-- Start --

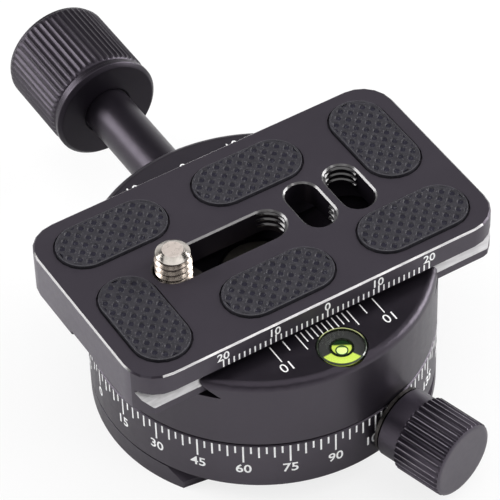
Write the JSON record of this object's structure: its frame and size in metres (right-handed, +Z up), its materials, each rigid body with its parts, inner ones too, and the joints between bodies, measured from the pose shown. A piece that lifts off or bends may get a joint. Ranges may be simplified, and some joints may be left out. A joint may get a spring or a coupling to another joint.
{
  "type": "panoramic tripod head",
  "caption": "Indexed panning tripod head: a dovetail clamp with screw knob, scale and round level turns on a lockable degree dial and holds a padded camera plate.",
  "frame": {"origin": "centre of the base's underside, on the turning axis, where the tripod's stud comes in", "axes": "+Z up along the turning axis; +X along the camera plate; +Y towards the clamp knob; the round level and the fixed jaw are at -Y"},
  "size_m": [0.0704, 0.1147, 0.0393],
  "materials": {
    "black_anodised": "satin black anodised",
    "knob_black": "satin black anodised, knurled",
    "lock_black": "satin black anodised, knurled",
    "steel": "turned",
    "dark_steel": "blackened",
    "brass": "turned",
    "rubber": "dimpled",
    "white_nylon": "matte",
    "clear_acrylic": "clear",
    "lime_liquid": "tinted liquid",
    "bubble": "air bubble"
  },
  "bodies": {
    "base": {"base_plate": "black_anodised", "dial_ring": "black_anodised", "tripod_bush": "steel", "pivot_bolt": "steel", "pivot_washer": "steel", "slip_washer": "white_nylon", "base_screw_1": "dark_steel", "base_screw_2": "dark_steel", "base_screw_3": "dark_steel", "base_screw_4": "dark_steel"},
    "clamp": {"clamp_body": "black_anodised", "level_vial": "clear_acrylic", "level_liquid": "lime_liquid", "level_bubble": "bubble", "level_seat": "white_nylon"},
    "jaw": {"moving_jaw": "black_anodised", "guide_pin_left": "steel", "guide_pin_right": "steel"},
    "clamp_knob": {"knob_grip": "knob_black", "knob_sleeve": "knob_black", "clamp_screw": "steel", "knob_washer": "steel"},
    "camera_plate": {"plate": "black_anodised", "pad_end_1": "rubber", "pad_end_2": "rubber", "pad_middle_1": "rubber", "pad_middle_2": "rubber", "pad_cross_1": "rubber", "pad_cross_2": "rubber"},
    "screw_carrier": {"screw_washer": "white_nylon"},
    "camera_screw": {"camera_screw": "steel"},
    "lock_plug": {"brake_plug": "brass"},
    "lock_knob": {"lock_knob": "lock_black", "lock_screw": "steel", "lock_washer": "brass"}
  },
  "joints": [
    {"name": "pan_rotation", "type": "hinge", "parent": "base", "child": "clamp", "pos_m": [0, 0, 0.0143], "axis": [0, 0, 1], "continuous": true},
    {"name": "jaw_slide", "type": "slide", "parent": "clamp", "child": "jaw", "axis": [0, 1, 0], "range_m": [0, 0.004]},
    {"name": "clamp_knob_turn", "type": "hinge", "parent": "jaw", "child": "clamp_knob", "pos_m": [0, 0.03, 0.0212], "axis": [0, 1, 0], "range_deg": [0, 1440]},
    {"name": "plate_slide", "type": "slide", "parent": "clamp", "child": "camera_plate", "axis": [1, 0, 0], "range_m": [-0.0207, 0.0193]},
    {"name": "camera_screw_slide", "type": "slide", "parent": "camera_plate", "child": "screw_carrier", "axis": [1, 0, 0], "range_m": [0, 0.0178]},
    {"name": "camera_screw_turn", "type": "hinge", "parent": "screw_carrier", "child": "camera_screw", "pos_m": [-0.01655, 0, 0.0296], "axis": [0, 0, 1], "continuous": true},
    {"name": "pan_lock_travel", "type": "slide", "parent": "base", "child": "lock_plug", "axis": [0.2823, -0.9593, 0], "range_m": [0, 0.0006]},
    {"name": "pan_lock_turn", "type": "hinge", "parent": "lock_plug", "child": "lock_knob", "pos_m": [0.00847, -0.02878, 0.0092], "axis": [0.2823, -0.9593, 0], "range_deg": [0, 270]}
  ],
  "couplings": [
    {"joint": "clamp_knob_turn", "follows": "jaw_slide", "rad_per_m": 6283.2},
    {"joint": "pan_lock_turn", "follows": "pan_lock_travel", "rad_per_m": 7853.9}
  ]
}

-- End --

Prompt: Write out the material exactly as given.

Result:
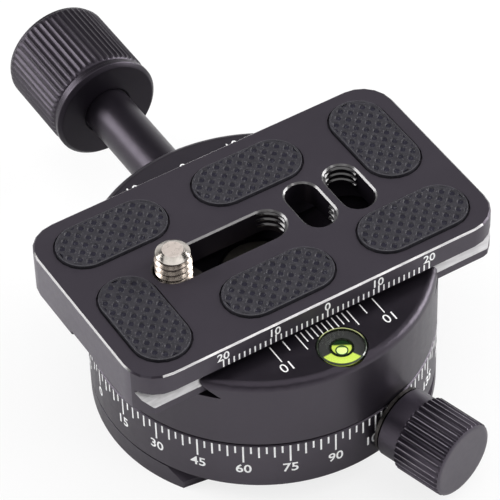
Write the JSON record of this object's structure: its frame and size in metres (right-handed, +Z up), its materials, each rigid body with its parts, inner ones too, and the joints between bodies, measured from the pose shown. A piece that lifts off or bends may get a joint. Ranges may be simplified, and some joints may be left out. A joint may get a spring or a coupling to another joint.
{
  "type": "panoramic tripod head",
  "caption": "Indexed panning tripod head: a dovetail clamp with screw knob, scale and round level turns on a lockable degree dial and holds a padded camera plate.",
  "frame": {"origin": "centre of the base's underside, on the turning axis, where the tripod's stud comes in", "axes": "+Z up along the turning axis; +X along the camera plate; +Y towards the clamp knob; the round level and the fixed jaw are at -Y"},
  "size_m": [0.0704, 0.1147, 0.0393],
  "materials": {
    "black_anodised": "satin black anodised",
    "knob_black": "satin black anodised, knurled",
    "lock_black": "satin black anodised, knurled",
    "steel": "turned",
    "dark_steel": "blackened",
    "brass": "turned",
    "rubber": "dimpled",
    "white_nylon": "matte",
    "clear_acrylic": "clear",
    "lime_liquid": "tinted liquid",
    "bubble": "air bubble"
  },
  "bodies": {
    "base": {"base_plate": "black_anodised", "dial_ring": "black_anodised", "tripod_bush": "steel", "pivot_bolt": "steel", "pivot_washer": "steel", "slip_washer": "white_nylon", "base_screw_1": "dark_steel", "base_screw_2": "dark_steel", "base_screw_3": "dark_steel", "base_screw_4": "dark_steel"},
    "clamp": {"clamp_body": "black_anodised", "level_vial": "clear_acrylic", "level_liquid": "lime_liquid", "level_bubble": "bubble", "level_seat": "white_nylon"},
    "jaw": {"moving_jaw": "black_anodised", "guide_pin_left": "steel", "guide_pin_right": "steel"},
    "clamp_knob": {"knob_grip": "knob_black", "knob_sleeve": "knob_black", "clamp_screw": "steel", "knob_washer": "steel"},
    "camera_plate": {"plate": "black_anodised", "pad_end_1": "rubber", "pad_end_2": "rubber", "pad_middle_1": "rubber", "pad_middle_2": "rubber", "pad_cross_1": "rubber", "pad_cross_2": "rubber"},
    "screw_carrier": {"screw_washer": "white_nylon"},
    "camera_screw": {"camera_screw": "steel"},
    "lock_plug": {"brake_plug": "brass"},
    "lock_knob": {"lock_knob": "lock_black", "lock_screw": "steel", "lock_washer": "brass"}
  },
  "joints": [
    {"name": "pan_rotation", "type": "hinge", "parent": "base", "child": "clamp", "pos_m": [0, 0, 0.0143], "axis": [0, 0, 1], "continuous": true},
    {"name": "jaw_slide", "type": "slide", "parent": "clamp", "child": "jaw", "axis": [0, 1, 0], "range_m": [0, 0.004]},
    {"name": "clamp_knob_turn", "type": "hinge", "parent": "jaw", "child": "clamp_knob", "pos_m": [0, 0.03, 0.0212], "axis": [0, 1, 0], "range_deg": [0, 1440]},
    {"name": "plate_slide", "type": "slide", "parent": "clamp", "child": "camera_plate", "axis": [1, 0, 0], "range_m": [-0.0207, 0.0193]},
    {"name": "camera_screw_slide", "type": "slide", "parent": "camera_plate", "child": "screw_carrier", "axis": [1, 0, 0], "range_m": [0, 0.0178]},
    {"name": "camera_screw_turn", "type": "hinge", "parent": "screw_carrier", "child": "camera_screw", "pos_m": [-0.01655, 0, 0.0296], "axis": [0, 0, 1], "continuous": true},
    {"name": "pan_lock_travel", "type": "slide", "parent": "base", "child": "lock_plug", "axis": [0.2823, -0.9593, 0], "range_m": [0, 0.0006]},
    {"name": "pan_lock_turn", "type": "hinge", "parent": "lock_plug", "child": "lock_knob", "pos_m": [0.00847, -0.02878, 0.0092], "axis": [0.2823, -0.9593, 0], "range_deg": [0, 270]}
  ],
  "couplings": [
    {"joint": "clamp_knob_turn", "follows": "jaw_slide", "rad_per_m": 6283.2},
    {"joint": "pan_lock_turn", "follows": "pan_lock_travel", "rad_per_m": 7853.9}
  ]
}